Direct measurement of $^{59}$Cu($p$,$α$)$^{56}$Ni precludes a strong NiCu cycle in Type-I X-ray bursts
N. Bhathi, J. S. Randhawa, R. Kanungo, J. Refsgaard, M. Alcorta, T. Ahn, C. Andreoiu, D. Bardayan, S. S. Bhattacharjee, B. Davids, G. Christian, A. A. Chen, R. Coleman, P. E. Garrett, G. F. Grinyer, E. Gyabeng Fuakye, G. Hackman, R. Jain, K. Kapoor, R. Krucken, A. Laffoley, A. Lennarz, J. Liang, Z. Meisel, A. Psaltis, A. Radich, M. Rocchini, J. S. Rojo, N. Saei, M. Saxena, M. Singh, C. E. Svensson, P. Subramaniam, A. Talebitaher, S. Upadhyayula, C. Waterfield, J. Williams, M. Williams, M. A. Zubair
TL;DR
This work tackles whether a strong NiCu cycle operates during Type-I X-ray bursts by directly measuring the rate of the crucial proton-induced exit $^{59}$Cu$(p,\alpha)^{56}$Ni.
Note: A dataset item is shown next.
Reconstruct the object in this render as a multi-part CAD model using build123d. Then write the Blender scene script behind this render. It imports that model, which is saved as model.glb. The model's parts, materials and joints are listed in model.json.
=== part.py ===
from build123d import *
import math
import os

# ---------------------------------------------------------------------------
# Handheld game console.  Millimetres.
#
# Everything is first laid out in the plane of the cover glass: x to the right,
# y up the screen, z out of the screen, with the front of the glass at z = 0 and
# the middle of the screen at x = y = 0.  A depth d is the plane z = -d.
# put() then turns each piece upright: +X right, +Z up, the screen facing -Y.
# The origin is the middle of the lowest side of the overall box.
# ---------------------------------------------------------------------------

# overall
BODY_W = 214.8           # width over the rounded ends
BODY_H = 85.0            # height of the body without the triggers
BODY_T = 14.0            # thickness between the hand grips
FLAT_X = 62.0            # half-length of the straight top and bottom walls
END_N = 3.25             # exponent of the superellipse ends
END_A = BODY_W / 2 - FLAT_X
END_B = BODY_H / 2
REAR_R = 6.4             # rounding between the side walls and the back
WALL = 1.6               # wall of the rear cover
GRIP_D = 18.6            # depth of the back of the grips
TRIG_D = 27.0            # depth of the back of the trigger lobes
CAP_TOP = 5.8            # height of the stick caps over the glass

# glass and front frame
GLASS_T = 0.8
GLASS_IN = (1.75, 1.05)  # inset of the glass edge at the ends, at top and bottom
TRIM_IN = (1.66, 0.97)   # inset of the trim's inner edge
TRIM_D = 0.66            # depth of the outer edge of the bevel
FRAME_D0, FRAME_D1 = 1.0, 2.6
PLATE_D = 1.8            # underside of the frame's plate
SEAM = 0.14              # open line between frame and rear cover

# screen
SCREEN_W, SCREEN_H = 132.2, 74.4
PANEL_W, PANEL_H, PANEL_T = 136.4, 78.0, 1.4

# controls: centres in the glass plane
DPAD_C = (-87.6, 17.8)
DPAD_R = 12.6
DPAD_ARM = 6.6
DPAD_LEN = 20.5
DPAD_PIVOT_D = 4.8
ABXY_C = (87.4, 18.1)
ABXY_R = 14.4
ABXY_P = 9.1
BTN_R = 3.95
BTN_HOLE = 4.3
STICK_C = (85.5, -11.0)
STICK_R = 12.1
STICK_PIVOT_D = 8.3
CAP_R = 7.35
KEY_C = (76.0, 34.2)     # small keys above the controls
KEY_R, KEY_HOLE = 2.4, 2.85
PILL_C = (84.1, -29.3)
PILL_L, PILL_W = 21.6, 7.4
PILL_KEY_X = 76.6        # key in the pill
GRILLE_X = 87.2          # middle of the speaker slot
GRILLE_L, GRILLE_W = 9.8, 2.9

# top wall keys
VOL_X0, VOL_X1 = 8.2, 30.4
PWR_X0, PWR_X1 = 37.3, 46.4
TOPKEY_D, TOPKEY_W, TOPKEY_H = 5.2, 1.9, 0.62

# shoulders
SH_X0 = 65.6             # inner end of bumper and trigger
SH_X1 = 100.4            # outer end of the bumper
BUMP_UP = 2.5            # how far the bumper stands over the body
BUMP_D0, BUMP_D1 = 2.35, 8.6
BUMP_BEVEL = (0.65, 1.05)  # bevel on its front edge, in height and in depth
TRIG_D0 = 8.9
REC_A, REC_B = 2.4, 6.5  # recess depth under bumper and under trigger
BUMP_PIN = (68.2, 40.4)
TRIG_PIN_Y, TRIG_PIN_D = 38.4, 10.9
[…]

Using inverse kinematics with a $^{59}$Cu beam at TRIUMF/ISAC on a solid $\mathrm{H}_2$ target, the authors extract cross sections at $E_{cm}=4.0\pm0.4$ and $4.68\pm0.25$ MeV and reconstruct the $^{56}$Ni excitation spectrum, finding a ground-state-dominated cross section with no first-excited-state signal. The resulting rate is about a factor of $0.5$ the NON-SMOKER prediction (uncertainty ~2), and reveals NiCu recycling is negligible ($\leq 5\%$ up to $T=1.5$ GK), precluding a strong NiCu cycle. In a one-zone XRB model, the rate variation within the new uncertainty does not affect the light curve, thereby removing a major nuclear physics uncertainty and enabling more robust model$-$observation comparisons to constrain neutron star properties.
Abstract
Model-observation comparisons of type-I X-ray bursts (XRBs) can reveal the properties of accreting neutron star systems, including the neutron star compactness. XRBs are powered by nuclear burning and a handful of reactions have been shown to impact the model results. Reactions in the NiCu cycles, featuring a competition between $^{59}$Cu($p$,$γ$)$^{60}$Zn and $^{59}$Cu($p$,$α$)$^{56}$Ni, have been shown to be among the most important reactions as they are a critical checkpoint in $rp$-process flow and significantly impact the light curves and burst ashes. We report a direct measurement of $^{59}$Cu($p$,$α$)$^{56}$Ni bringing stringent constraints on this reaction rate. New results rule out a strong NiCu cycle in XRBs, with a negligible degree of recycling, $\leq$5\% up to 1.5 GK. The new reaction rate, when varied within new uncertainty limits, shows no impact on one-zone XRB model light-curves tailored for clocked-burster $\tt{GS 1826-24}$, hence removing an important nuclear physics uncertainty in the model-observation comparison.